Although I wonder about Nighthawk’s financial responsibility — was there really a need to buy a giant Adamantium chair for the Hulk to sit in? A custom job like that has got to be expensive, and I can’t imagine Adamantium is all that comfortable…


Still, that was one of Nighthawk’s most endearing qualities as a leader: his tendency to throw money at the problem. Need to convince a member to stay? Just buy him off:


Even better, is a member really pissing you off? Just pay him to go away, like Nighthawk did with perennial pain-in-the-ass Jack Norriss:


Probably my favorite Nighthawk moment, by the way, can be found in DEFENDERS 33 and 34 (by Gerber and Buscema), in which (and try to stay with me here) Nighthawk’s brain was surgically removed from his body and replaced with that of the villain Chondu. Upon learning this, Dr. Strange mystically transfers Jack Norriss’ soul into Nighthawk’s body, so that he can infiltrate the bad guys’ headquarters (a group of rogue surgeons called the Headmen. No, really) and retrieve Kyle Richmond’s brain. Which eventually gets us to this point: Nighthawk running around carrying his own brain in a pan.


God, I love comics.

Although Nighthawk eventually became the de facto leader of the Defenders, things didn’t always go so smoothly for him. At one point, the mystical connection between he and the Defenders that Dr.
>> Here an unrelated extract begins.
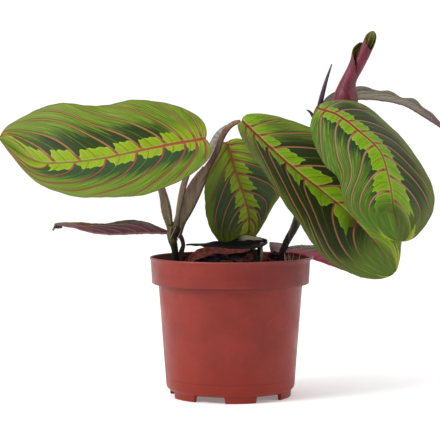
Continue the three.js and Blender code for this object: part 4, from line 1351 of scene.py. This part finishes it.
def buildCrumbs():
    # clods and chips of bark that lie half sunk in the peat
    draw = random.Random(soil["seed"])
    least, most = soil["crumbSize"]
    form = bmesh.new()
    for _ in range(soil["crumbs"]):
        away = soil["edgeRadius"] * 0.97 * math.sqrt(draw.random())
        turn = draw.uniform(0, 2 * math.pi)
        x, y = away * math.cos(turn), away * math.sin(turn)
        size = least + (most - least) * draw.random() ** 3
        shape = [draw.uniform(0.6, 1.5) for _ in range(3)]
        twist = Matrix.Rotation(draw.uniform(0, 6.28), 3, "Z")
        offset = Vector((draw.uniform(0, 50), 0, 0))
        centre = Vector((x, y, soilHeight(x, y) + 0.35 * size))
        isBark = draw.random() < soil["barkShare"]
        found = bmesh.ops.create_icosphere(form, subdivisions=2, radius=1.0)
        for vertex in found["verts"]:
            out = vertex.co * (1 + 0.45 * noise.noise(vertex.co * 1.7 + offset))
            local = Vector((out.x * shape[0], out.y * shape[1], out.z * shape[2] * 0.8)) * size
            vertex.co = (centre + twist @ local) * mm
        for face in {face for vertex in found["verts"] for face in vertex.link_faces}:
            face.material_index = int(isBark)
    crumb = peatMaterial("peatCrumb", colour(70, 44, 38), colour(24, 16, 17), 0.9)
    bark = peatMaterial("barkChip", colour(138, 82, 66), colour(70, 38, 32), 0.85)
    standFor(addForm("soilCrumbs", form, [crumb, bark]), "soil")


# the larger clods and chips that show round the fallen leaf and the stems: place, size and colour
clods = {
    "chipPale": ((-3.4, -24, 107), (2.4, 1.6, 1.5), colour(196, 124, 106)),
    "chipRed": ((13.8, -27, 104.6), (3.0, 1.6, 3.4), colour(150, 76, 78)),
    "clodBlue": ((-12, -29, 104), (6.0, 4.0, 3.0), colour(46, 38, 54)),
    "clodPurple": ((3.5, -29, 103.2), (6.0, 4.0, 3.0), colour(54, 36, 46)),
    "clodBrown": ((26.5, -14, 102.4), (2.6, 3.0, 2.6), colour(130, 60, 48)),
    "clodLow": ((8, -34, 102.2), (4.0, 3.0, 2.4), colour(96, 50, 46)),
    "clodLeft": ((-4, -36, 101.6), (5.0, 3.0, 2.2), colour(80, 40, 38)),
    "clodDark": ((-24, -24, 102.6), (4.6, 4.0, 2.6), colour(70, 38, 36)),
    "clodHeap": ((-28.5, -15, 102.8), (4.4, 4.0, 3.2), colour(124, 58, 50)),
    "clodStem": ((-34, 2, 101.6), (6.0, 4.0, 3.4), colour(96, 42, 38)),
    "clodBack": ((34, 8, 103.4), (6.0, 5.0, 3.4), colour(96, 44, 42)),
    "clodFar": ((6, 26, 104.4), (15.0, 8.0, 4.6), colour(58, 30, 30)),
}


def buildClods():
    for k, (name, (place, size, paint)) in enumerate(clods.items()):
        form = bmesh.new()
        bmesh.ops.create_icosphere(form, subdivisions=5, radius=1.0)
        for vertex in form.verts:
            out = vertex.co.normalized()
            out *= 1 + 0.34 * noise.fractal(out * 1.6 + Vector((5.0 * k, 0, 0)), 0.8, 2.1, 5)
            vertex.co = (Vector(place) + Vector([a * b for a, b in zip(out, size)])) * mm
        dark = tuple(c * 0.35 for c in paint[:3]) + (1,)
        standFor(addForm(name, form, [peatMaterial(name + "Skin", paint, dark, 0.85)]), "soil")


def fibreParts(draw, spots):
    # fibres that wander over the peat, each with its middle lifted
    parts = []
    limit = soil["edgeRadius"] - 1.5
    for x, y in spots:
        turn = draw.uniform(0, 2 * math.pi)
        z = soilHeight(x, y)
        points = []
        reach = draw.uniform(*soil["fibreLength"])
        for k in range(5):
            share = k / 4
            turn += draw.uniform(-0.7, 0.7)
            x += reach / 5 * math.cos(turn)
            y += reach / 5 * math.sin(turn)
            away = math.hypot(x, y)
            if away > limit:
                x, y = x * limit / away, y * limit / away
            lift = soil["fibreLift"] * math.sin(math.pi * min(share * 1.1, 1)) * draw.uniform(0.5, 1.2)
            radius = soil["fibreRadius"] * (1 - 0.5 * share)
            points.append((x, y, max(z, soilHeight(x, y)) + lift + 0.3, radius))
        parts.append(closedTube(tubeGrid(points, 6, 17, (0.3, 0.2, 1))))
    return parts


# pale straws that stand up at the right of the pot: x, y, the height of the tip, and the lean
straws = [(51.2, 8, 113, 2.4), (46, -5, 111.4, 1.0), (40.4, -12, 106.4, -0.2), (43, -16, 105.8, 0.8)]


def buildFibres():
    draw = random.Random(soil["seed"] + 1)
    spots = []
    for _ in range(soil["fibres"]):
        away, turn = soil["edgeRadius"] * 0.85 * math.sqrt(draw.random()), draw.uniform(0, 2 * math.pi)
        spots.append((away * math.cos(turn), away * math.sin(turn)))
    fibres = fibreParts(draw, spots)
    bark = peatMaterial("barkFibre", colour(128, 74, 60), colour(64, 36, 30), 0.85)
    standFor(addMesh("soilFibres", *gathered(fibres), [bark]), "soil")
    drawn = [(draw.uniform(38, 52), draw.uniform(-12, 14), draw.uniform(104, 108), draw.uniform(-1.5, 2.5))
             for _ in range(6)]
    parts = []
    for x, y, top, lean in straws + drawn:
        foot = soilHeight(x, y) - 1
        points = [(x + lean * k / 3 + draw.uniform(-0.3, 0.3), y + draw.uniform(-0.4, 0.4),
                   foot + (top - foot) * k / 3, soil["fibreRadius"] - 0.05 * k) for k in range(4)]
        parts.append(closedTube(tubeGrid(points, 6, 14)))
    straw = peatMaterial("straw", colour(236, 186, 160), colour(196, 140, 124), 0.7)
    standFor(addMesh("soilStraws", *gathered(parts), [straw]), "soil")


buildSoil()
buildCrumbs()
buildClods()
buildFibres()
print("peat built")


# the floor and the light

studio = {
    "floorHalf": 4.0,  # m
    "front": 0.22,     # how bright the dimmest wall is
    "walls": 0.95,     # how bright the others are
    "backdrop": 1.05,  # how bright they look to the camera itself
    "dimmest": (0.42, -0.9, 0.0),  # the way from the plant to the dimmest wall
    "floorGlow": 0.2,
    # each lamp's place, what it points at, its size in m and its power in W
    "key": ((-1.5, -0.9, 1.3), (0, 0, 0.15), 1.0, 34),
    "fill": ((1.7, -0.6, 0.7), (0, 0, 0.12), 0.8, 9),
}


def addLamp(name):
    place, target, size, power = studio[name]
    data = bpy.data.lights.new(name, "AREA")
    data.shape = "DISK"
    data.size = size
    data.energy = power
    light = bpy.data.objects.new(name, data)
    light.location = place
    light.rotation_euler = (Vector(target) - Vector(place)).to_track_quat("-Z", "Y").to_euler()
    bpy.context.collection.objects.link(light)


def addFloor():
    material, _, shader = newMaterial("studioWhite", 0.9, 0.1)
    wire(shader.inputs["Base Color"], (0.95, 0.95, 0.95, 1))
    wire(shader.inputs["Emission Color"], (1, 1, 1, 1))
    wire(shader.inputs["Emission Strength"], studio["floorGlow"])
    half = studio["floorHalf"] / mm
    corners = [(-half, -half, 0), (half, -half, 0), (half, half, 0), (-half, half, 0)]
    addMesh("floor", corners, [(0, 1, 2, 3)], [material])


def addWorld():
    # white all round, but dim behind the camera, as in a room lit from its sides
    world = bpy.data.worlds.new("studioWorld")
    world.use_nodes = True
    towards = vectorCalc("DOT_PRODUCT", coordinate(world.node_tree, "Generated"), studio["dimmest"])
    walls = between(towards, 0.15, 0.9, studio["walls"], studio["front"])
    seen = Field(addNode("LightPath", {}, world.node_tree).outputs["Is Camera Ray"])
    background = world.node_tree.nodes["Background"].inputs
    wire(background["Color"], (1, 1, 1, 1))
    wire(background["Strength"], mixedValue(seen, walls, studio["backdrop"]))
    bpy.context.scene.world = world
    bpy.context.scene.view_settings.view_transform = "Standard"


addFloor()
addWorld()
addLamp("key")
addLamp("fill")
print("studio ready")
Strange created to save his life was severed, rendering him paralyzed during the day, but still fully healthy and active at night. Later still, he was thought killed in a madman’s scheme to launch missiles at the Soviet Union, only to in fact have been somehow blown to the parallel Earth of the Squadron Supreme. (Or was he?) Nighthawk later returned to the land of the living; following the breakup of the Defenders, Nighthawk had a long period of inactivity as a superhero, and in recent years has worked with both the short-lived Secret Defenders and the New Thunderbolts.